THE DATA:

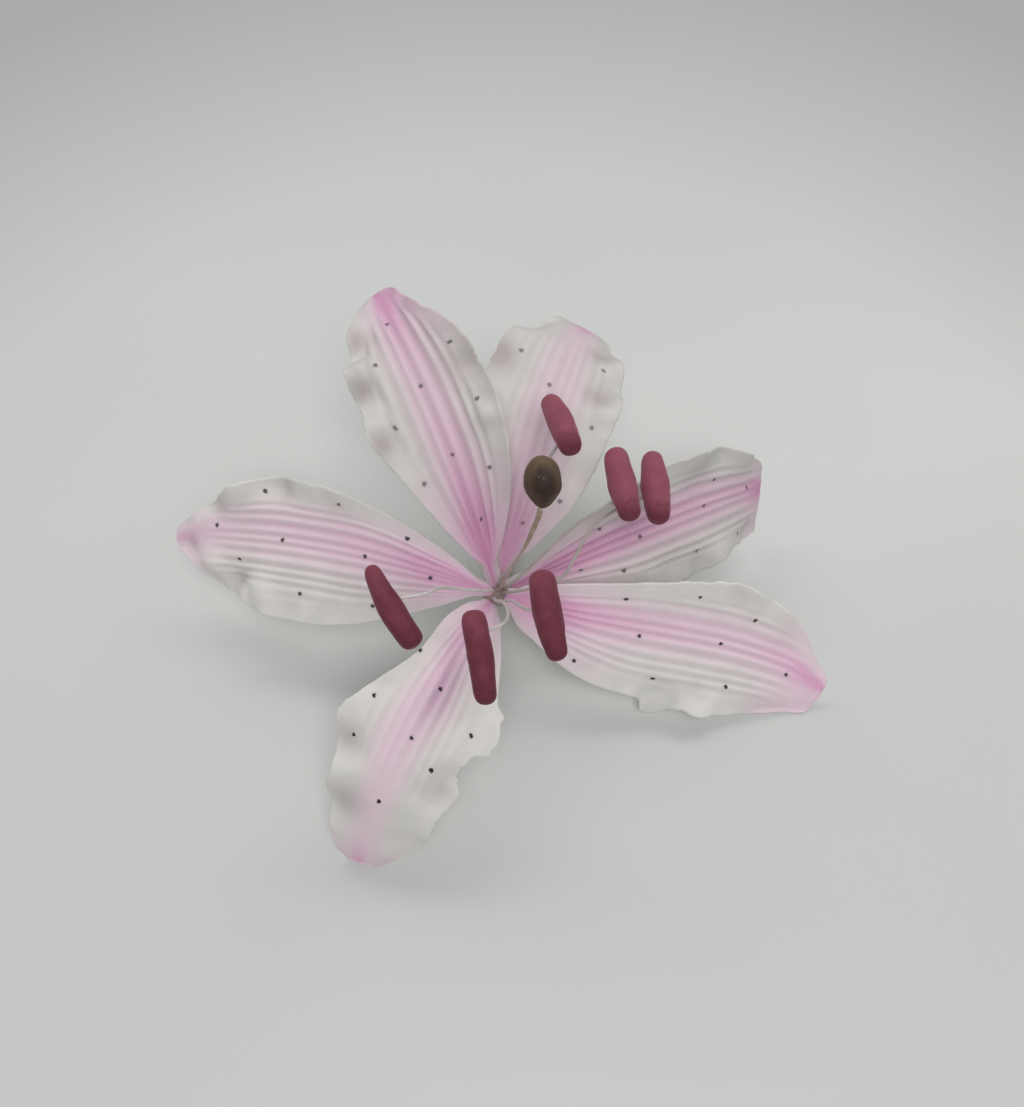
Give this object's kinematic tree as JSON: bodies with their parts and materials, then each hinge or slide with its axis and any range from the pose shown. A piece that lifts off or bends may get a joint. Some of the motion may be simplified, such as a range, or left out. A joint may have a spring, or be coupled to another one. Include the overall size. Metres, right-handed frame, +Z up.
{
  "type": "handmade rubrum lily bloom",
  "caption": "Handmade lily bloom of modelling paste: wired white petals dusted pink, dark red anthers and a brown stigma on covered wires bound into a bent stem.",
  "frame": {"origin": "middle of the footprint on the surface that the bloom lies on", "axes": "+Z up from the surface, +Y towards the stem's cut end and the upper petals, +X towards the right petals as seen in the picture; the bloom faces up and leans towards -Y"},
  "size_m": [0.1382, 0.1102, 0.0647],
  "materials": {
    "petal_paste": "matte white modelling paste with pressed ridges, dusted pink from the base, with dark ink dots",
    "anther_paste": "matte raspberry paste with fine dents",
    "stigma_paste": "satin olive-brown paste",
    "style_paste": "matte tan paste",
    "covered_wire": "steel wire wound in matte white paper",
    "florist_tape": "waxed crepe paper tape, matte"
  },
  "bodies": {
    "root": {"petal_left": "petal_paste", "wire_left": "covered_wire", "petal_upper_left": "petal_paste", "wire_upper_left": "covered_wire", "petal_upper_middle": "petal_paste", "wire_upper_middle": "covered_wire", "petal_right_upper": "petal_paste", "wire_right_upper": "covered_wire", "petal_right": "petal_paste", "wire_right": "covered_wire", "petal_lower_left": "petal_paste", "wire_lower_left": "covered_wire", "filament_left": "covered_wire", "anther_left": "anther_paste", "filament_front_centre": "covered_wire", "anther_front_centre": "anther_paste", "filament_front_right": "covered_wire", "anther_front_right": "anther_paste", "filament_pair_left": "covered_wire", "anther_pair_left": "anther_paste", "filament_pair_right": "covered_wire", "anther_pair_right": "anther_paste", "filament_top": "covered_wire", "anther_top": "anther_paste", "pistil_wire": "covered_wire", "style": "style_paste", "stigma": "stigma_paste", "stem_tape": "florist_tape"}
  },
  "joints": []
}
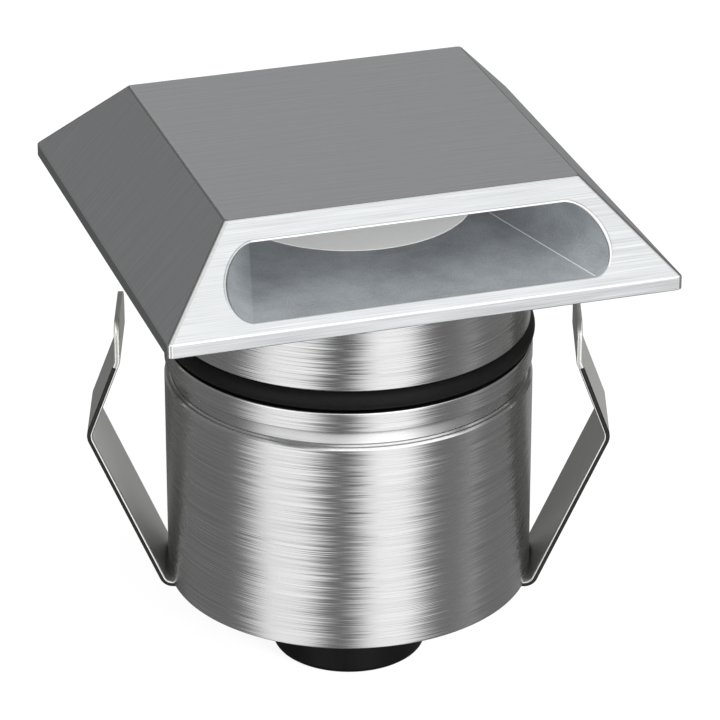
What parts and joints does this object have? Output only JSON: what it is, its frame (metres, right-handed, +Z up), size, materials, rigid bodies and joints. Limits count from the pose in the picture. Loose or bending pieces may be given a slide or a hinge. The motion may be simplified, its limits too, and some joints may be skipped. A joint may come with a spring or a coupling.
{
  "type": "in-ground deck light",
  "caption": "Square one-way deck light with a slot in its sloping front, on a round recessed housing with spring clips and a cable gland.",
  "frame": {"origin": "centre of the head's underside, in the plane of the deck surface", "axes": "+Z up out of the deck along the housing's axis; the light leaves the slot towards -Y; X and Y run along the head's edges"},
  "size_m": [0.0832, 0.08, 0.0897],
  "materials": {
    "brushed_head": "stainless steel, brushed with a long straight grain",
    "satin_floor": "stainless steel, bead-blasted to a fine satin",
    "frosted_glass": "acid-frosted toughened glass",
    "seal_rubber": "matt black silicone rubber",
    "turned_steel": "stainless steel, turned and brushed round",
    "screw_steel": "plain stainless fastener",
    "reflector_white": "glossy white moulded reflector",
    "lamp_board": "white solder mask on an aluminium-core board",
    "lamp_phosphor": "yellow phosphor gel",
    "carrier_aluminium": "turned aluminium",
    "ring_steel": "phosphated spring steel",
    "post_brass": "turned brass",
    "circuit_board": "green solder mask on glass-epoxy board",
    "coil_wire": "enamelled copper winding",
    "capacitor_sleeve": "black shrink sleeve",
    "moulded_black": "moulded epoxy",
    "terminal_green": "green moulded terminal housing",
    "gland_nylon": "matt black moulded nylon",
    "spring_strip": "rolled stainless spring strip with a smooth satin face"
  },
  "bodies": {
    "housing": {"collar": "turned_steel", "collar_seal": "seal_rubber", "housing": "turned_steel", "board_posts": "post_brass", "driver_board": "circuit_board", "board_screws": "screw_steel", "driver_coil": "coil_wire", "driver_capacitors": "capacitor_sleeve", "driver_chips": "moulded_black", "terminal_block": "terminal_green", "terminal_screws": "screw_steel", "gland_locknut": "gland_nylon", "base_seal": "seal_rubber", "gland_body": "gland_nylon", "gland_insert": "seal_rubber", "gland_cap": "gland_nylon", "clip_foot": "spring_strip"},
    "head": {"head_cover": "brushed_head", "floor_plate": "satin_floor", "lens": "frosted_glass", "lens_gasket": "seal_rubber", "neck": "turned_steel", "cover_screws": "screw_steel", "optic_cup": "reflector_white", "led_board": "lamp_board", "led_chips": "lamp_phosphor", "led_screws": "screw_steel", "led_carrier": "carrier_aluminium", "carrier_ring": "ring_steel", "lead_grommet": "seal_rubber", "seal_ring": "seal_rubber", "retaining_ring": "ring_steel"},
    "left_arm": {"left_arm": "spring_strip"},
    "right_arm": {"right_arm": "spring_strip"}
  },
  "joints": [
    {"name": "head_turn", "type": "hinge", "parent": "housing", "child": "head", "pos_m": [0, 0, -0.025], "axis": [0, 0, 1], "range_deg": [-170, 170]},
    {"name": "left_arm_flex", "type": "hinge", "parent": "housing", "child": "left_arm", "pos_m": [-0.02682, 0.00858, -0.06013], "axis": [0.3049, 0.9524, 0], "range_deg": [0, 7.5], "stiffness_Nm_per_rad": 1.2},
    {"name": "right_arm_flex", "type": "hinge", "parent": "housing", "child": "right_arm", "pos_m": [0.02682, -0.00858, -0.06013], "axis": [-0.3049, -0.9524, 0], "range_deg": [0, 7.5], "stiffness_Nm_per_rad": 1.2}
  ]
}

THE EXERCISE:
Quote each line of the listing above exactly.

EXERCISE ANSWER:
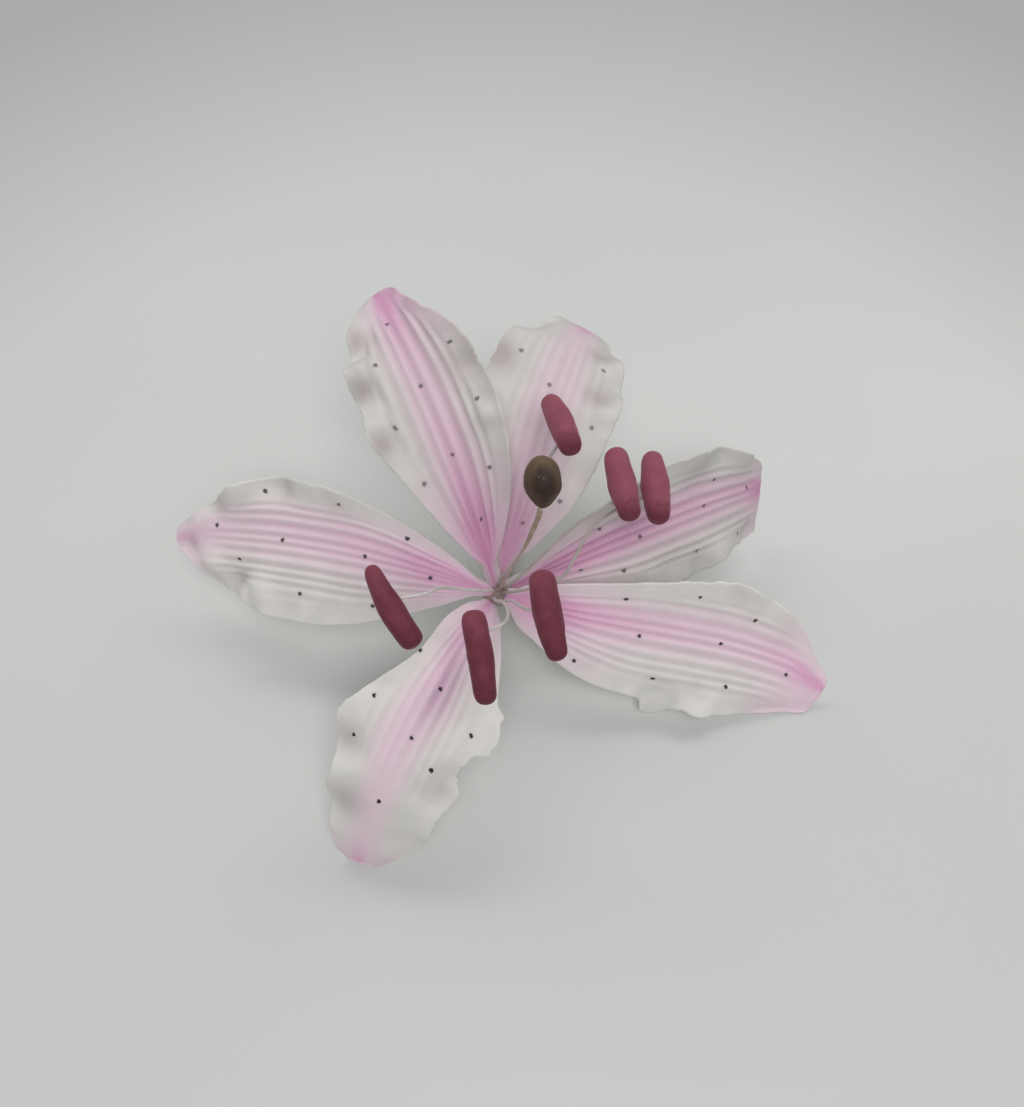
Give this object's kinematic tree as JSON: bodies with their parts and materials, then each hinge or slide with its axis and any range from the pose shown. A piece that lifts off or bends may get a joint. Some of the motion may be simplified, such as a range, or left out. A joint may have a spring, or be coupled to another one. Include the overall size. Metres, right-handed frame, +Z up.
{
  "type": "handmade rubrum lily bloom",
  "caption": "Handmade lily bloom of modelling paste: wired white petals dusted pink, dark red anthers and a brown stigma on covered wires bound into a bent stem.",
  "frame": {"origin": "middle of the footprint on the surface that the bloom lies on", "axes": "+Z up from the surface, +Y towards the stem's cut end and the upper petals, +X towards the right petals as seen in the picture; the bloom faces up and leans towards -Y"},
  "size_m": [0.1382, 0.1102, 0.0647],
  "materials": {
    "petal_paste": "matte white modelling paste with pressed ridges, dusted pink from the base, with dark ink dots",
    "anther_paste": "matte raspberry paste with fine dents",
    "stigma_paste": "satin olive-brown paste",
    "style_paste": "matte tan paste",
    "covered_wire": "steel wire wound in matte white paper",
    "florist_tape": "waxed crepe paper tape, matte"
  },
  "bodies": {
    "root": {"petal_left": "petal_paste", "wire_left": "covered_wire", "petal_upper_left": "petal_paste", "wire_upper_left": "covered_wire", "petal_upper_middle": "petal_paste", "wire_upper_middle": "covered_wire", "petal_right_upper": "petal_paste", "wire_right_upper": "covered_wire", "petal_right": "petal_paste", "wire_right": "covered_wire", "petal_lower_left": "petal_paste", "wire_lower_left": "covered_wire", "filament_left": "covered_wire", "anther_left": "anther_paste", "filament_front_centre": "covered_wire", "anther_front_centre": "anther_paste", "filament_front_right": "covered_wire", "anther_front_right": "anther_paste", "filament_pair_left": "covered_wire", "anther_pair_left": "anther_paste", "filament_pair_right": "covered_wire", "anther_pair_right": "anther_paste", "filament_top": "covered_wire", "anther_top": "anther_paste", "pistil_wire": "covered_wire", "style": "style_paste", "stigma": "stigma_paste", "stem_tape": "florist_tape"}
  },
  "joints": []
}
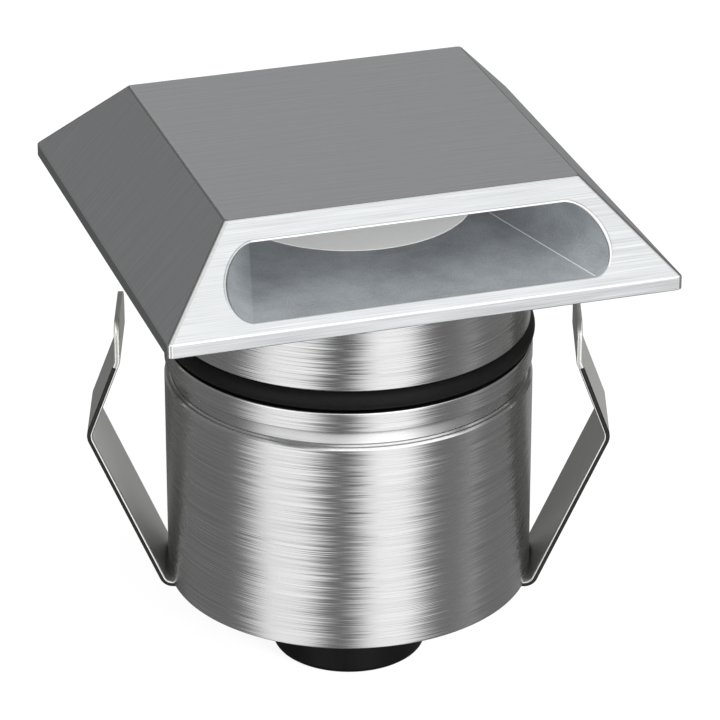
What parts and joints does this object have? Output only JSON: what it is, its frame (metres, right-handed, +Z up), size, materials, rigid bodies and joints. Limits count from the pose in the picture. Loose or bending pieces may be given a slide or a hinge. The motion may be simplified, its limits too, and some joints may be skipped. A joint may come with a spring or a coupling.
{
  "type": "in-ground deck light",
  "caption": "Square one-way deck light with a slot in its sloping front, on a round recessed housing with spring clips and a cable gland.",
  "frame": {"origin": "centre of the head's underside, in the plane of the deck surface", "axes": "+Z up out of the deck along the housing's axis; the light leaves the slot towards -Y; X and Y run along the head's edges"},
  "size_m": [0.0832, 0.08, 0.0897],
  "materials": {
    "brushed_head": "stainless steel, brushed with a long straight grain",
    "satin_floor": "stainless steel, bead-blasted to a fine satin",
    "frosted_glass": "acid-frosted toughened glass",
    "seal_rubber": "matt black silicone rubber",
    "turned_steel": "stainless steel, turned and brushed round",
    "screw_steel": "plain stainless fastener",
    "reflector_white": "glossy white moulded reflector",
    "lamp_board": "white solder mask on an aluminium-core board",
    "lamp_phosphor": "yellow phosphor gel",
    "carrier_aluminium": "turned aluminium",
    "ring_steel": "phosphated spring steel",
    "post_brass": "turned brass",
    "circuit_board": "green solder mask on glass-epoxy board",
    "coil_wire": "enamelled copper winding",
    "capacitor_sleeve": "black shrink sleeve",
    "moulded_black": "moulded epoxy",
    "terminal_green": "green moulded terminal housing",
    "gland_nylon": "matt black moulded nylon",
    "spring_strip": "rolled stainless spring strip with a smooth satin face"
  },
  "bodies": {
    "housing": {"collar": "turned_steel", "collar_seal": "seal_rubber", "housing": "turned_steel", "board_posts": "post_brass", "driver_board": "circuit_board", "board_screws": "screw_steel", "driver_coil": "coil_wire", "driver_capacitors": "capacitor_sleeve", "driver_chips": "moulded_black", "terminal_block": "terminal_green", "terminal_screws": "screw_steel", "gland_locknut": "gland_nylon", "base_seal": "seal_rubber", "gland_body": "gland_nylon", "gland_insert": "seal_rubber", "gland_cap": "gland_nylon", "clip_foot": "spring_strip"},
    "head": {"head_cover": "brushed_head", "floor_plate": "satin_floor", "lens": "frosted_glass", "lens_gasket": "seal_rubber", "neck": "turned_steel", "cover_screws": "screw_steel", "optic_cup": "reflector_white", "led_board": "lamp_board", "led_chips": "lamp_phosphor", "led_screws": "screw_steel", "led_carrier": "carrier_aluminium", "carrier_ring": "ring_steel", "lead_grommet": "seal_rubber", "seal_ring": "seal_rubber", "retaining_ring": "ring_steel"},
    "left_arm": {"left_arm": "spring_strip"},
    "right_arm": {"right_arm": "spring_strip"}
  },
  "joints": [
    {"name": "head_turn", "type": "hinge", "parent": "housing", "child": "head", "pos_m": [0, 0, -0.025], "axis": [0, 0, 1], "range_deg": [-170, 170]},
    {"name": "left_arm_flex", "type": "hinge", "parent": "housing", "child": "left_arm", "pos_m": [-0.02682, 0.00858, -0.06013], "axis": [0.3049, 0.9524, 0], "range_deg": [0, 7.5], "stiffness_Nm_per_rad": 1.2},
    {"name": "right_arm_flex", "type": "hinge", "parent": "housing", "child": "right_arm", "pos_m": [0.02682, -0.00858, -0.06013], "axis": [-0.3049, -0.9524, 0], "range_deg": [0, 7.5], "stiffness_Nm_per_rad": 1.2}
  ]
}